What all this says to me is that the gospel is still just as potent as it ever was when, in the first three centuries A.D., it took on the mighty Roman Empire, got absolutely battered with wave after wave of oppression and persecution - and then came out on top.

The gospel has extraordinary power to turn society’s greatest ills on their head by changing lives. And sometimes, this occurs in a sweeping movement that not even the hardest opponent, the most defiant society or the most resistant government can suppress. The gospel is unstoppable, especially so in times of revival.

There is no way in my mind that, during these revivals, the numerous conversions are just the result of heightened emotions and mass manipulation, and that the healings associated are just psychosomatic, and that the resulting impact on society is just lots of people trying hard to be nice at the same time.

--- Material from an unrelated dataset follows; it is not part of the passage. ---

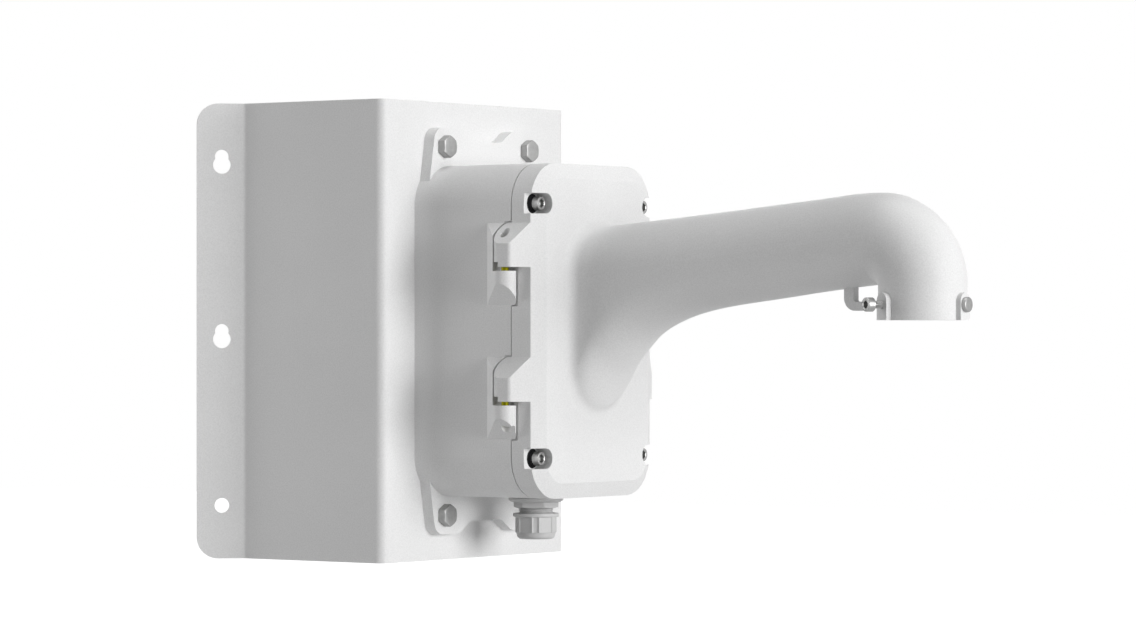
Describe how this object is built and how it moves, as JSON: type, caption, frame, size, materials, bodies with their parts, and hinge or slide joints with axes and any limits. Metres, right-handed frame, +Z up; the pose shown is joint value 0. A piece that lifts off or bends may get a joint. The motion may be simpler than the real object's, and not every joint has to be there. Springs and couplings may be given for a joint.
{
  "type": "camera corner mount bracket",
  "caption": "Corner mount for a camera: folded plate, junction box with hinged cover, and a cast hollow arm that turns down into a threaded collar.",
  "frame": {"origin": "on the edge of the building's corner that the bracket straddles, at the plate's mid height", "axes": "+Z up; the arm reaches out to -Y along the bisector of the building's corner; the two walls run back from the corner edge at 45 degrees either side of +Y; +X to the right when facing +Y"},
  "size_m": [0.2446, 0.5185, 0.3],
  "materials": {
    "white_powder_coat_plate": "fine matt powder coat",
    "white_powder_coat_box": "fine matt powder coat",
    "white_powder_coat_arm": "fine matt powder coat",
    "bolt_steel": "plain stainless",
    "screw_steel": "turned stainless",
    "yellow_pin_steel": "yellow passivated",
    "earth_brass": "plain brass",
    "seal_rubber": "matt black",
    "grey_nylon": "light grey moulded"
  },
  "bodies": {
    "housing": {"corner_plate": "white_powder_coat_plate", "junction_box": "white_powder_coat_box", "cover_gasket": "seal_rubber", "box_bolt_upper_left": "bolt_steel", "box_bolt_upper_right": "bolt_steel", "box_bolt_lower_left": "bolt_steel", "box_bolt_lower_right": "bolt_steel", "plate_washer_upper_left": "bolt_steel", "plate_washer_upper_right": "bolt_steel", "plate_washer_lower_left": "bolt_steel", "plate_washer_lower_right": "bolt_steel", "plate_nut_upper_left": "bolt_steel", "plate_nut_upper_right": "bolt_steel", "plate_nut_lower_left": "bolt_steel", "plate_nut_lower_right": "bolt_steel", "hinge_pin_upper": "yellow_pin_steel", "hinge_pin_lower": "yellow_pin_steel", "earth_washer": "earth_brass", "earth_screw": "earth_brass", "gland_seal": "seal_rubber", "gland_body": "grey_nylon", "gland_locknut": "grey_nylon", "gland_insert": "seal_rubber", "gland_cap": "grey_nylon"},
    "cover": {"cover_arm": "white_powder_coat_arm", "cover_screw_upper_left": "screw_steel", "cover_screw_upper_right": "screw_steel", "cover_screw_lower_left": "screw_steel", "cover_screw_lower_right": "screw_steel", "collar_screw_front": "screw_steel", "collar_screw_left": "screw_steel", "collar_screw_right": "screw_steel"}
  },
  "joints": [
    {"name": "cover_hinge", "type": "hinge", "parent": "housing", "child": "cover", "pos_m": [-0.0732, -0.0982, 0], "axis": [0, 0, -1], "range_deg": [0, 70]}
  ]
}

It seems to me that revivals are a sovereign work of God that demonstrate his supremacy and amazing grace, affording the world a temporary glimpse of both. In a sense, revivals are a foretaste of heaven.

This is the nineteenth reason I am a Christian. 

And I think it’s telling that you never really hear sceptics bothering to research this amazing phenomenon, still less venturing to offer an explanation for it. I seem to read scoffing remarks every week about "no evidence." Well, here's exhibit (a).

All my Christian life I have prayed for renewal and revival; renewal for the church and revival for the world. I have probably heard hundreds of prayers for this in every church I have belonged to. It remains a deep yearning in my soul.

Lord, I have heard of your fame;
I stand in awe of your deeds, Lord.
Repeat them in our day,
in our time make them known;
in wrath remember mercy.
(Habakkuk 3.2)

Oh, that the church would wake up! And oh, that the world would taste and see how good the Lord is!